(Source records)
- - - - -

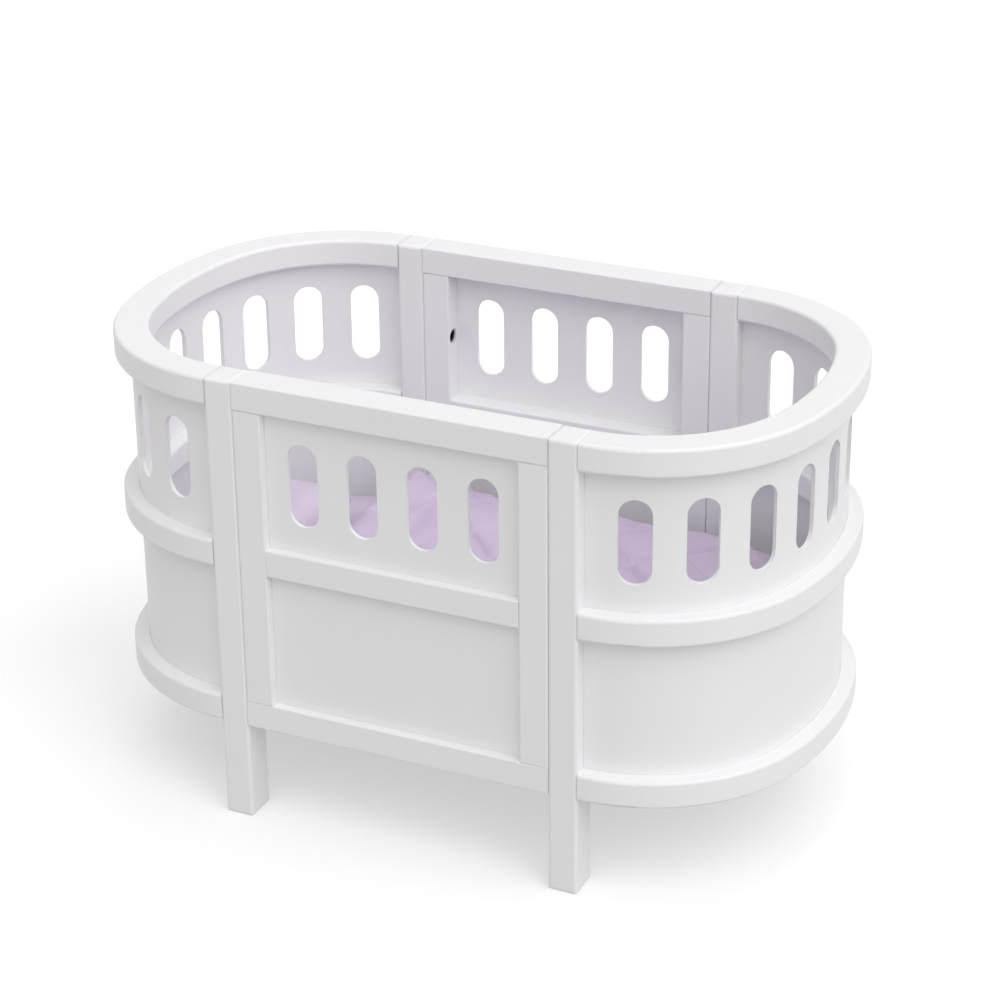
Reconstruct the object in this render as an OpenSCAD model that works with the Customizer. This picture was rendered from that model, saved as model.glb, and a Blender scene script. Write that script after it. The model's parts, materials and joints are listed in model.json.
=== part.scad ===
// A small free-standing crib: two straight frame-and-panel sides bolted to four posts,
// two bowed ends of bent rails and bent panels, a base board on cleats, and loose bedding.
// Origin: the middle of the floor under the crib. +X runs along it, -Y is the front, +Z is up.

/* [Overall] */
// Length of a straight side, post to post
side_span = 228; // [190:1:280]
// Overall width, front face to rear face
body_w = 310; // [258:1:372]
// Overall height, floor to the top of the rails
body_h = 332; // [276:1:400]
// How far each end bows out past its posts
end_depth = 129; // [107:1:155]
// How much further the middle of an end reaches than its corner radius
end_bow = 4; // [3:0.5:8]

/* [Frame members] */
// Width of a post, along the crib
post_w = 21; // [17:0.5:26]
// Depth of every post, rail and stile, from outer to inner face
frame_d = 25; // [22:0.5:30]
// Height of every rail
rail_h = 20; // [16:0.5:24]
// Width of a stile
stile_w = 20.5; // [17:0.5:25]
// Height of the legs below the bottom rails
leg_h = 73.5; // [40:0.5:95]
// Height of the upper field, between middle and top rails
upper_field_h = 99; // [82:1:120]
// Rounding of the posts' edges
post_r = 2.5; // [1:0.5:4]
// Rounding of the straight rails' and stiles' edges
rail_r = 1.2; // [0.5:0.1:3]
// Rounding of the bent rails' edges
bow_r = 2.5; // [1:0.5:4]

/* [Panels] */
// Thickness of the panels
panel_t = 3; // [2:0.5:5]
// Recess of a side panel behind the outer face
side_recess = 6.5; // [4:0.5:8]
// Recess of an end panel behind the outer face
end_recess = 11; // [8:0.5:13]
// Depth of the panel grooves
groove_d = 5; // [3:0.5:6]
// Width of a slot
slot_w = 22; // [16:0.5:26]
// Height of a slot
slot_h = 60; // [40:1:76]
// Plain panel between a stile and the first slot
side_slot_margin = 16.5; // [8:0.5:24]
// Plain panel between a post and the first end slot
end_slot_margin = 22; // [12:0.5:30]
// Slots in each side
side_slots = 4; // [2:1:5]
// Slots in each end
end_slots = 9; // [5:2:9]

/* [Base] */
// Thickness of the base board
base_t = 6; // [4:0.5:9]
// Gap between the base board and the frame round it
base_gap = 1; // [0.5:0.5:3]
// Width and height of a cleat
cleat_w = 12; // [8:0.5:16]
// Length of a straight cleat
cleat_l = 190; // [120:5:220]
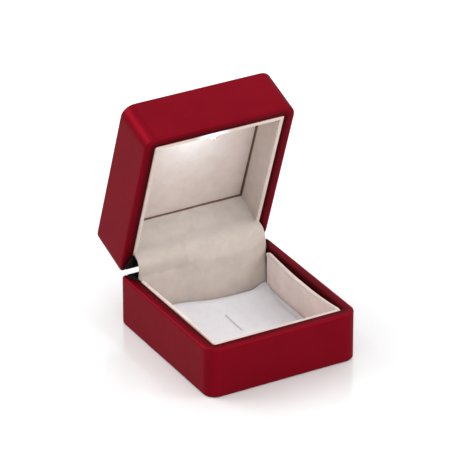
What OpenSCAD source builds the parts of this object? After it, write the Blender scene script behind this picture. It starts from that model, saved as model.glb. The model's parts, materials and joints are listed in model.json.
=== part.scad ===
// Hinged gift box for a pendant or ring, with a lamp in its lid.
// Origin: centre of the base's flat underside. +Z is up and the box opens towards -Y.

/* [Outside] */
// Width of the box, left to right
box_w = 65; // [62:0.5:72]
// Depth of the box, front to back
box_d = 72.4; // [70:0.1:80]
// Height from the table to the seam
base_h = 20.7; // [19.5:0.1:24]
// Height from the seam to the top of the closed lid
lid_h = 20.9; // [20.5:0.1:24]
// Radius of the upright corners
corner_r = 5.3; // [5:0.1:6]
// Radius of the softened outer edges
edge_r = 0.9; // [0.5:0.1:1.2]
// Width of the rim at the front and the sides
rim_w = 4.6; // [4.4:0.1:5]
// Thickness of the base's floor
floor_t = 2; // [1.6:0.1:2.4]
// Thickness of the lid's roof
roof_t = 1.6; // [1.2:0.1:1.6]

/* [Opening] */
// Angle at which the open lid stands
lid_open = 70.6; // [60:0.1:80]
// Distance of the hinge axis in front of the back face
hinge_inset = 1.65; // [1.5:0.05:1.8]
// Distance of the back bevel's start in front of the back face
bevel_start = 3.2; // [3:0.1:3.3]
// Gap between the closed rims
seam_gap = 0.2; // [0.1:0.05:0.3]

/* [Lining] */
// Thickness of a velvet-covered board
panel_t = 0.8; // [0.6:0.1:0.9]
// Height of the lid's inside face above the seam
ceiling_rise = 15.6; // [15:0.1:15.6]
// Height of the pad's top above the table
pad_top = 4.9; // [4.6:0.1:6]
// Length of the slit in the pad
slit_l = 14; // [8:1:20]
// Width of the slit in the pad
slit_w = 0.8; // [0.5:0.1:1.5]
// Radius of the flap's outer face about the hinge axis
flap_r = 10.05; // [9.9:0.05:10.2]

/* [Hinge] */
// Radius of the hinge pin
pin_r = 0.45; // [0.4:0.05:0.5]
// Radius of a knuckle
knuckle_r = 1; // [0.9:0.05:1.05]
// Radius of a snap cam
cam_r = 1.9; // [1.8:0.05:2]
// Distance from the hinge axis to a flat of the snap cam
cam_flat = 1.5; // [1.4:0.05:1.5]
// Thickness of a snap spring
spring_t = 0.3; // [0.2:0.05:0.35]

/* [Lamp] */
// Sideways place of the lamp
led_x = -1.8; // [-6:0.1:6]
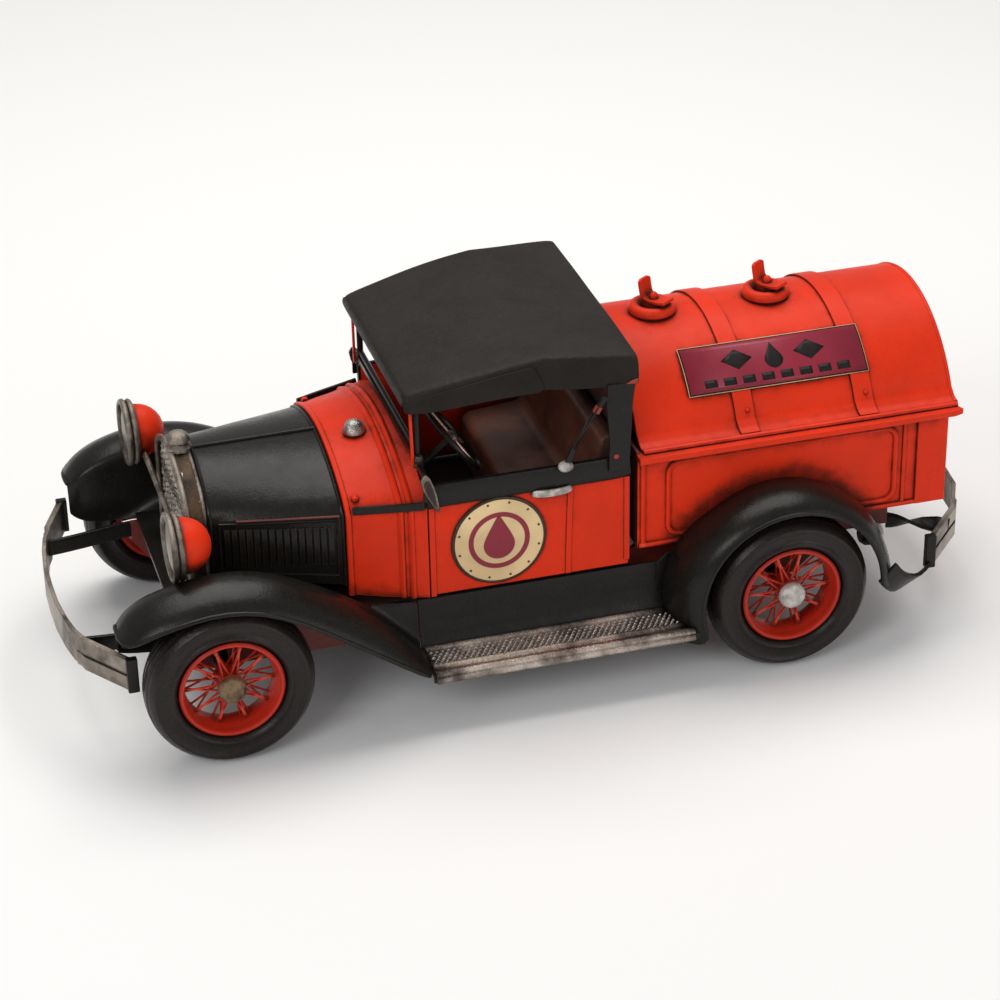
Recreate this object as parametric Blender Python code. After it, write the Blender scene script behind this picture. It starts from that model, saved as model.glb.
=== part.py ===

- - - - -

[DIRECTIVE] Gather each line of the listing containing the word "picture" and show it.

[SOLUTION FOR THIS EXERCISE]
Reconstruct the object in this render as an OpenSCAD model that works with the Customizer. This picture was rendered from that model, saved as model.glb, and a Blender scene script. Write that script after it. The model's parts, materials and joints are listed in model.json.
What OpenSCAD source builds the parts of this object? After it, write the Blender scene script behind this picture. It starts from that model, saved as model.glb. The model's parts, materials and joints are listed in model.json.
Recreate this object as parametric Blender Python code. After it, write the Blender scene script behind this picture. It starts from that model, saved as model.glb.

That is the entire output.